3D code data
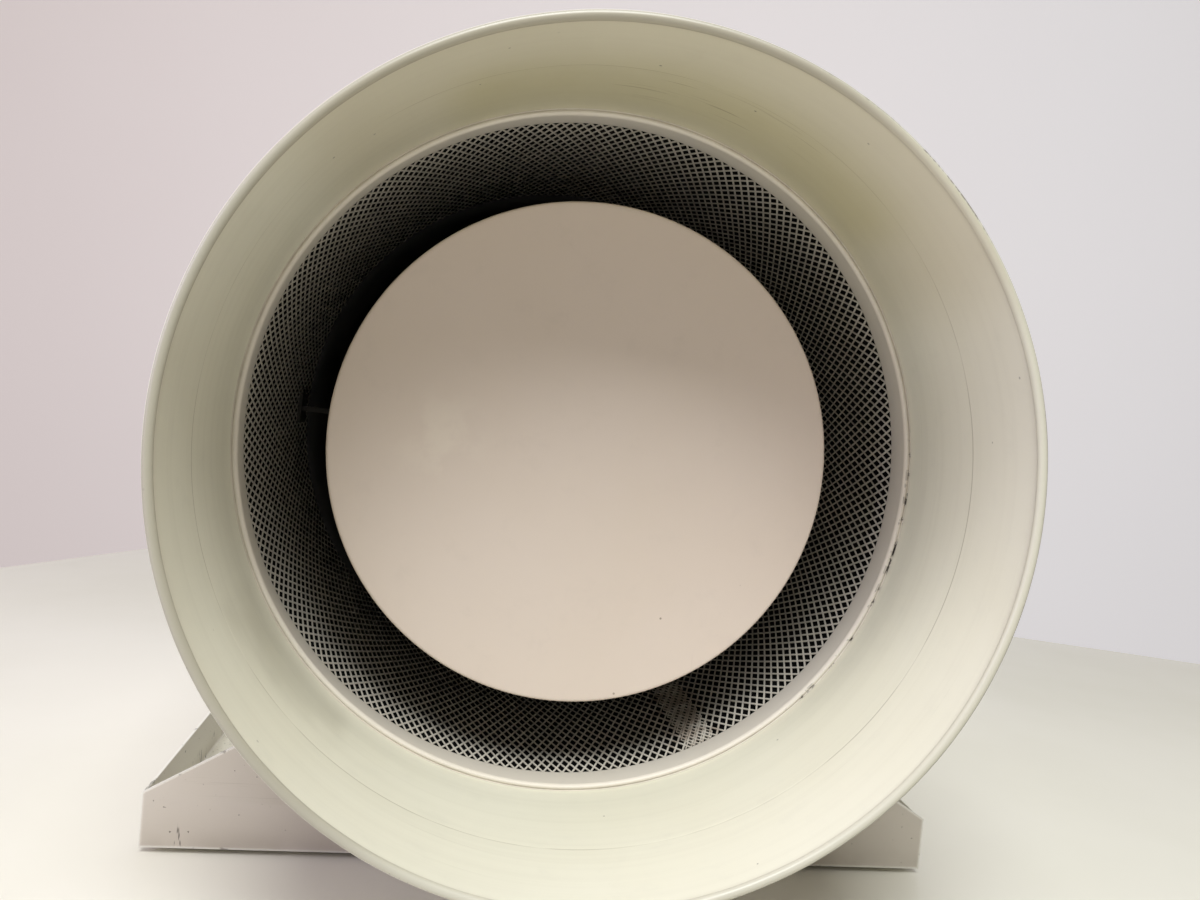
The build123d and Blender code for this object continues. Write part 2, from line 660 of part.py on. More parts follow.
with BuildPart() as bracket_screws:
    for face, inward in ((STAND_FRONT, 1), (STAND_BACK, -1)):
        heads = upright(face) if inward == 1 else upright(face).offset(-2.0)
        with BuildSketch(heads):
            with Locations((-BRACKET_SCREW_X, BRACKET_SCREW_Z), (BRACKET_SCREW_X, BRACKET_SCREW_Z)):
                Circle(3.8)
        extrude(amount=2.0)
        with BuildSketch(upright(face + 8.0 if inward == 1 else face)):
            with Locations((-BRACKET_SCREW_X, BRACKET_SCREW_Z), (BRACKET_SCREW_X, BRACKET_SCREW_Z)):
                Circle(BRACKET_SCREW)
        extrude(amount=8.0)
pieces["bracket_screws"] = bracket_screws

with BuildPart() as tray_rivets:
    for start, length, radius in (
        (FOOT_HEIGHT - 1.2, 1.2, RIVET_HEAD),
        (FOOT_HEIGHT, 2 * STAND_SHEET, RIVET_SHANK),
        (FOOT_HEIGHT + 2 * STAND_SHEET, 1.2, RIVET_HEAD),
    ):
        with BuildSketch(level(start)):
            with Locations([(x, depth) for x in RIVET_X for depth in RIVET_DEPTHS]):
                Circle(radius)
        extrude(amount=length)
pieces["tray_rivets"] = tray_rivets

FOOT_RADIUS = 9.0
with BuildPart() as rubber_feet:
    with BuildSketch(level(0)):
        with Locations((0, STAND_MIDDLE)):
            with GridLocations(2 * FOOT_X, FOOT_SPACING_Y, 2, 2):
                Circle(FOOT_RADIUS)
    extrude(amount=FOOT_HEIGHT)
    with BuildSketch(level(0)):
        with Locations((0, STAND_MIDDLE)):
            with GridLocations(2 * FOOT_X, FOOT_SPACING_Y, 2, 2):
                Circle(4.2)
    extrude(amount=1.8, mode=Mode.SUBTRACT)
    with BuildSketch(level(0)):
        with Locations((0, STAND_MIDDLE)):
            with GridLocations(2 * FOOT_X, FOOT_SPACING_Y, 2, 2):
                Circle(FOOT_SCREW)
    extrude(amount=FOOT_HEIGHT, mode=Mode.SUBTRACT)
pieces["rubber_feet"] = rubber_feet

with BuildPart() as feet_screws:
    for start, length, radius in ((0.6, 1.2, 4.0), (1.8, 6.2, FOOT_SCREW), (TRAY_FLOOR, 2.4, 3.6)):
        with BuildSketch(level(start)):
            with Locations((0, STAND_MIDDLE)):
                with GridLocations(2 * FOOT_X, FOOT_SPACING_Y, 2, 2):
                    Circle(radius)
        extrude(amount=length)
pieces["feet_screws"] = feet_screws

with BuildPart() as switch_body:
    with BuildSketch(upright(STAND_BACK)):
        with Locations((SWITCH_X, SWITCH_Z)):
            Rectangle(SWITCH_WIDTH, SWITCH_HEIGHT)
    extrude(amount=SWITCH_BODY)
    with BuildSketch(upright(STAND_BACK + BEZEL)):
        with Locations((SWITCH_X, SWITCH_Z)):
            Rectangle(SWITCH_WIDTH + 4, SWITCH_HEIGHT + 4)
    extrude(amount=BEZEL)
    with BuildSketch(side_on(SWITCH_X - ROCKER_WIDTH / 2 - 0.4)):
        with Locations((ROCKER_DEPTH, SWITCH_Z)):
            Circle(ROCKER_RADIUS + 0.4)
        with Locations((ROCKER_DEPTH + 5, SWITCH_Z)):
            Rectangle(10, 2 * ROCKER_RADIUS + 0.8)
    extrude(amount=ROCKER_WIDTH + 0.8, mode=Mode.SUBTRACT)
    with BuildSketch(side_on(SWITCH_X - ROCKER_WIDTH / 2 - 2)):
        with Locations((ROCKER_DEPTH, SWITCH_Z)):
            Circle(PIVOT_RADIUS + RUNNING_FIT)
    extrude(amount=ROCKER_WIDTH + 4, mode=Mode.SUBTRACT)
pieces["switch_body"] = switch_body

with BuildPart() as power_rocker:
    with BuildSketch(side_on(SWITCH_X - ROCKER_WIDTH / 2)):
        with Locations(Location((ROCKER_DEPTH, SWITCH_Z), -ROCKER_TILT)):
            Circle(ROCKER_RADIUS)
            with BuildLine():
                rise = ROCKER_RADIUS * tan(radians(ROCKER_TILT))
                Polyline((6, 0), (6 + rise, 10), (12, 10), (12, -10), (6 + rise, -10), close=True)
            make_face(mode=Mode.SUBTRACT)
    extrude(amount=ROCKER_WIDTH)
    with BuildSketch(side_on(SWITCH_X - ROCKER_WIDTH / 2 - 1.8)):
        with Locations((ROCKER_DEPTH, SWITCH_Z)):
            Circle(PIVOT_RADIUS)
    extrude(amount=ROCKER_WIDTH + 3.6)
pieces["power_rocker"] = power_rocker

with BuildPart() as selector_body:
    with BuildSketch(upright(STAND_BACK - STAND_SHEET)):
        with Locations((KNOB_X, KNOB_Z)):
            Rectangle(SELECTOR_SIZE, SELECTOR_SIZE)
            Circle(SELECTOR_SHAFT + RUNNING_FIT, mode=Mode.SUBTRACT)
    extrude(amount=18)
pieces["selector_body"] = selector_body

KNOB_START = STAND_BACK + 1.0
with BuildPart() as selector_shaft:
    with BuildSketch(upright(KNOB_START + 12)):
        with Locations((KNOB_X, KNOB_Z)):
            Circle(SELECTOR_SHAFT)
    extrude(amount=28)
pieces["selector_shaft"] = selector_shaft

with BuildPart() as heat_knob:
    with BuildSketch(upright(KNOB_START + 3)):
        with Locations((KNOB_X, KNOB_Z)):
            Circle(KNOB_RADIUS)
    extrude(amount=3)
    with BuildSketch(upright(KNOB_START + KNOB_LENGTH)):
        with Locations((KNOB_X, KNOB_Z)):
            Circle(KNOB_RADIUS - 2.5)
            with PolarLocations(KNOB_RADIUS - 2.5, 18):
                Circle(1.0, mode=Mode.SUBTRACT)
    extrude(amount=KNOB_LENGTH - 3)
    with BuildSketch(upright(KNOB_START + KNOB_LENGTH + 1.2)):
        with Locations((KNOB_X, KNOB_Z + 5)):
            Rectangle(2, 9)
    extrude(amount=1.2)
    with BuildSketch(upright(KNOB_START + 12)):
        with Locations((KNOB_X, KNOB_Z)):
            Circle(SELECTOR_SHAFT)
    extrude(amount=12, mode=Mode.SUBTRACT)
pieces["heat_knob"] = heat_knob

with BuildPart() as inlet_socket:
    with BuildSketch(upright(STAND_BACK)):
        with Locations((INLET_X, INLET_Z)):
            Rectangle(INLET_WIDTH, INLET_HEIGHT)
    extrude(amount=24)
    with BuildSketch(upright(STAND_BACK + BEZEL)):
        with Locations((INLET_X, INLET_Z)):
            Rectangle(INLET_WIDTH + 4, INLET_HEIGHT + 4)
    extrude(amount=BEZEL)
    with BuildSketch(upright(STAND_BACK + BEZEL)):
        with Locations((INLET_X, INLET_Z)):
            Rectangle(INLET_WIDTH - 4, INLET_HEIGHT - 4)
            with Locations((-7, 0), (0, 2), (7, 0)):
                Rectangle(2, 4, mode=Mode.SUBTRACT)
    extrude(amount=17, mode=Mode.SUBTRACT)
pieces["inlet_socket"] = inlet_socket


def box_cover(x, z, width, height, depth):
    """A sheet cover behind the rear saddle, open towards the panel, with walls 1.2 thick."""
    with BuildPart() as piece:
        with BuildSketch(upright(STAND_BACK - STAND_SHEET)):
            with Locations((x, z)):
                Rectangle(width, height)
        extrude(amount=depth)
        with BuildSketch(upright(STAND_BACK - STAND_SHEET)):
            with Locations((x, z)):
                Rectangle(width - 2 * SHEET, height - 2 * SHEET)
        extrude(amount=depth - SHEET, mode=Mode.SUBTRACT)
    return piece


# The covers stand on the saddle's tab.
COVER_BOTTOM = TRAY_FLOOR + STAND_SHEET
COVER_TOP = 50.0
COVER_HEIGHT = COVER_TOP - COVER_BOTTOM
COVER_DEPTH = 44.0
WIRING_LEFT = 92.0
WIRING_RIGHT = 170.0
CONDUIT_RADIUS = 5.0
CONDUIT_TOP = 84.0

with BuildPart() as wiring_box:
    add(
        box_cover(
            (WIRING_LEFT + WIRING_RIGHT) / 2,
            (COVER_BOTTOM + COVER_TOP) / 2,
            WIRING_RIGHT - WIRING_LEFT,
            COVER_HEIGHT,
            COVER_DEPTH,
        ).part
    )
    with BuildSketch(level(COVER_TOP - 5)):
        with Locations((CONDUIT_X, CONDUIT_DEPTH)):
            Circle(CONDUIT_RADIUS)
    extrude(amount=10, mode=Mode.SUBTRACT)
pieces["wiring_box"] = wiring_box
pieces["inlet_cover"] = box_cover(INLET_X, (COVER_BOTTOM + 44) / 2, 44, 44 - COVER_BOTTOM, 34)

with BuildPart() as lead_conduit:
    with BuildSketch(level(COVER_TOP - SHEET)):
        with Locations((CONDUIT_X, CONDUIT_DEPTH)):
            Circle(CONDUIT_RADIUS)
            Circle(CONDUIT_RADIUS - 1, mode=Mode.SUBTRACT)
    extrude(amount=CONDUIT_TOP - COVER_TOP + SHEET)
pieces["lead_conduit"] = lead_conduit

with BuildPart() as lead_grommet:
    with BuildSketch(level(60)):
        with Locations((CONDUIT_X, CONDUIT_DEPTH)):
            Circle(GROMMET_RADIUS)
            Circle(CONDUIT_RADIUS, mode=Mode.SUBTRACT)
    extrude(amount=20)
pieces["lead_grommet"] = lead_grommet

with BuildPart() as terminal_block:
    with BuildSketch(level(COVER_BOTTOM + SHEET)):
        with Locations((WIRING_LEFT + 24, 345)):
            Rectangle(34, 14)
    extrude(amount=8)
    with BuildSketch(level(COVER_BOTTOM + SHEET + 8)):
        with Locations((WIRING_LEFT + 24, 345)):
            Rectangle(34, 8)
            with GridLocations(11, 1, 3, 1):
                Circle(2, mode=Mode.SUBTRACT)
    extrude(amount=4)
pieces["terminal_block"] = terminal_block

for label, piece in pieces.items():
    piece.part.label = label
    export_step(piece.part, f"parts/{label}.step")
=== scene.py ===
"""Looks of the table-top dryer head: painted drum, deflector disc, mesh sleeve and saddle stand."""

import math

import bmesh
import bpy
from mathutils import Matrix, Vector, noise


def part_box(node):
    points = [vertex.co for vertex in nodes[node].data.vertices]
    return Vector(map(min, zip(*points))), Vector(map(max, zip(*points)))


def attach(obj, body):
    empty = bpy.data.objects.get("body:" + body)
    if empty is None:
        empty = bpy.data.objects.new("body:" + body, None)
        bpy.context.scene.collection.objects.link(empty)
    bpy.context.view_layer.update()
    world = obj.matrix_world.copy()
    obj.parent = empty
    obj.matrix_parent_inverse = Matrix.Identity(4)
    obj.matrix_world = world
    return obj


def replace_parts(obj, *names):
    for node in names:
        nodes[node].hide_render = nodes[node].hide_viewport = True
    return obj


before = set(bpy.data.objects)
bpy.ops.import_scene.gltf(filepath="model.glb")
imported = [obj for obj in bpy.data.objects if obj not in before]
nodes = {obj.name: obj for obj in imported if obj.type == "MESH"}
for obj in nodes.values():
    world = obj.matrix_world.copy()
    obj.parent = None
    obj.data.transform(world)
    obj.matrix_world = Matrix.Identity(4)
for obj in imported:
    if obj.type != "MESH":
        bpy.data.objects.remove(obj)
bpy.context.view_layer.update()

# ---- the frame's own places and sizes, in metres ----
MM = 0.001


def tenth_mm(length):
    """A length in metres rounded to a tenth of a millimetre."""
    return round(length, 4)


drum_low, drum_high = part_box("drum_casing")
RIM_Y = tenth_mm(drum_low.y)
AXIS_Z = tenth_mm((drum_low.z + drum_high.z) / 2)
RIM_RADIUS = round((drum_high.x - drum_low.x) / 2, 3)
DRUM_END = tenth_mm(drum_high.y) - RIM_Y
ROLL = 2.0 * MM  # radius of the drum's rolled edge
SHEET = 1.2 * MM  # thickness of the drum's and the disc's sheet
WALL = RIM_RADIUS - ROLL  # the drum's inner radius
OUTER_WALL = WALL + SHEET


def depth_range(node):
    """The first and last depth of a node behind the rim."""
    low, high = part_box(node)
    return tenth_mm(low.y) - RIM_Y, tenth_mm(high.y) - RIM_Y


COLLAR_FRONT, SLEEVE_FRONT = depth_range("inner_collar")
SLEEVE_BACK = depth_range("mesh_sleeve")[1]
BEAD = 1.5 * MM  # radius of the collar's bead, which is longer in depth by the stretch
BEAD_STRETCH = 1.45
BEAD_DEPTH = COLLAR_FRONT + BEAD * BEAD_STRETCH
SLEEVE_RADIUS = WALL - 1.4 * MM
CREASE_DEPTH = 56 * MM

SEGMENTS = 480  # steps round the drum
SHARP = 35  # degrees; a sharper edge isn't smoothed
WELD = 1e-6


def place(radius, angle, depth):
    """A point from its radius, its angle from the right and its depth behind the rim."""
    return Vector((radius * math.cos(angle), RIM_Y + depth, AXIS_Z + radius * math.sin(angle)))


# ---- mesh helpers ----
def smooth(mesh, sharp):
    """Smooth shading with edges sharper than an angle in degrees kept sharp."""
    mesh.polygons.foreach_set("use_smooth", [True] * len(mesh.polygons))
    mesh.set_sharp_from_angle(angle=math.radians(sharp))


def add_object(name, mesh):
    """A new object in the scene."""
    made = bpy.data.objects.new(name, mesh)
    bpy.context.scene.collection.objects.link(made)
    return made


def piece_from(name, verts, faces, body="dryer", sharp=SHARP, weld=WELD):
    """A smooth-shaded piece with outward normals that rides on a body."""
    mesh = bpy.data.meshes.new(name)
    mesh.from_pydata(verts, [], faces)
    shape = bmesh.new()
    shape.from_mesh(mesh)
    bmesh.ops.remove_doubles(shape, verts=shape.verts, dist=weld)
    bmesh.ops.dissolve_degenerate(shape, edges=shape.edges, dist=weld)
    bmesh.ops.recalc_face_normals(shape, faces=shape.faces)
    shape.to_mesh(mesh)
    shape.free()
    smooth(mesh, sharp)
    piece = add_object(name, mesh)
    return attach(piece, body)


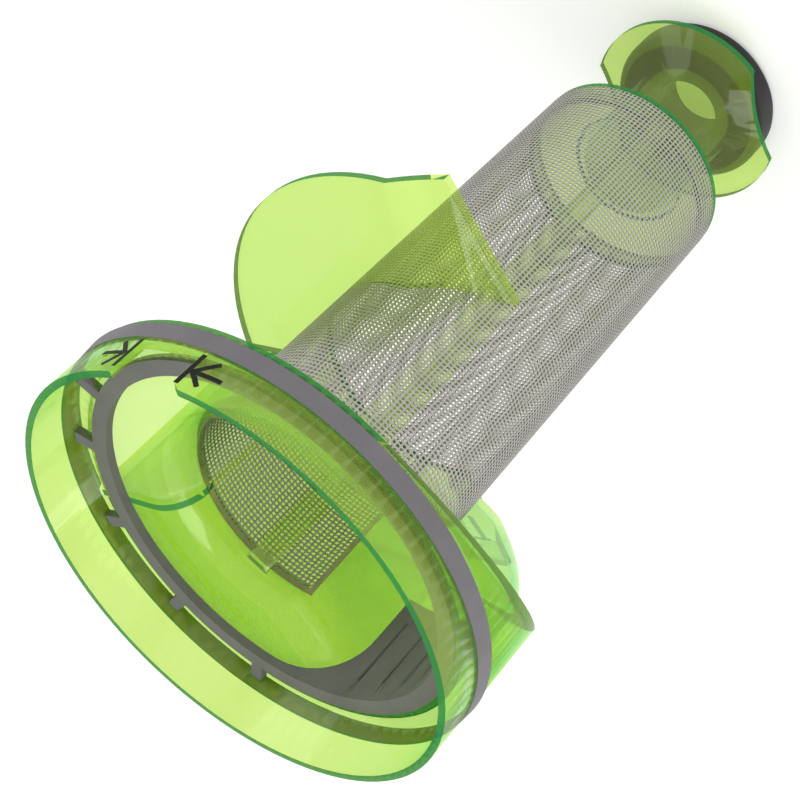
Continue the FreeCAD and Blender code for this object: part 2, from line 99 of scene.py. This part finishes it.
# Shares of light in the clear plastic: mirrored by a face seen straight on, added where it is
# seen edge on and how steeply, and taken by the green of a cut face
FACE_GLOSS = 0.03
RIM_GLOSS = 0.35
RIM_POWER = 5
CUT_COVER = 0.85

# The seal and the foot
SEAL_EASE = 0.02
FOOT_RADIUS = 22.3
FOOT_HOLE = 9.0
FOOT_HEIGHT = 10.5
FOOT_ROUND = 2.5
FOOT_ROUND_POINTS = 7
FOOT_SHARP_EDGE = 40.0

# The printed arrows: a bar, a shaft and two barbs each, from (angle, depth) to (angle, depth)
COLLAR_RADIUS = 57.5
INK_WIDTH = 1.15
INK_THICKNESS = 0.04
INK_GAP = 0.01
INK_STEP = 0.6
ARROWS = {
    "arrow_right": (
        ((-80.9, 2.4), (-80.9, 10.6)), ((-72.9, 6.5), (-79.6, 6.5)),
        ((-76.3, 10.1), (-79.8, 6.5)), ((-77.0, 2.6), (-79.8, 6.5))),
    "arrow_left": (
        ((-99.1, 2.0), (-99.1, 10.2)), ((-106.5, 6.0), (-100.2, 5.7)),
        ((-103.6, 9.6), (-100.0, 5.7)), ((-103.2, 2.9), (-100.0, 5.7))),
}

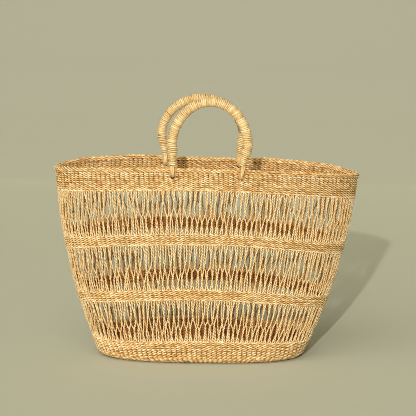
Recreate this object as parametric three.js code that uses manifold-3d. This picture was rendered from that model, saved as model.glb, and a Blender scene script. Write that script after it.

Instructions for the task: Your task is to give again the lines from the one containing "for label, piece" to the one containing "obj.matrix_world = world", both lines included, exactly and without anything added.

Result of the task:
for label, piece in pieces.items():
    piece.part.label = label
    export_step(piece.part, f"parts/{label}.step")
=== scene.py ===
"""Looks of the table-top dryer head: painted drum, deflector disc, mesh sleeve and saddle stand."""

import math

import bmesh
import bpy
from mathutils import Matrix, Vector, noise


def part_box(node):
    points = [vertex.co for vertex in nodes[node].data.vertices]
    return Vector(map(min, zip(*points))), Vector(map(max, zip(*points)))


def attach(obj, body):
    empty = bpy.data.objects.get("body:" + body)
    if empty is None:
        empty = bpy.data.objects.new("body:" + body, None)
        bpy.context.scene.collection.objects.link(empty)
    bpy.context.view_layer.update()
    world = obj.matrix_world.copy()
    obj.parent = empty
    obj.matrix_parent_inverse = Matrix.Identity(4)
    obj.matrix_world = world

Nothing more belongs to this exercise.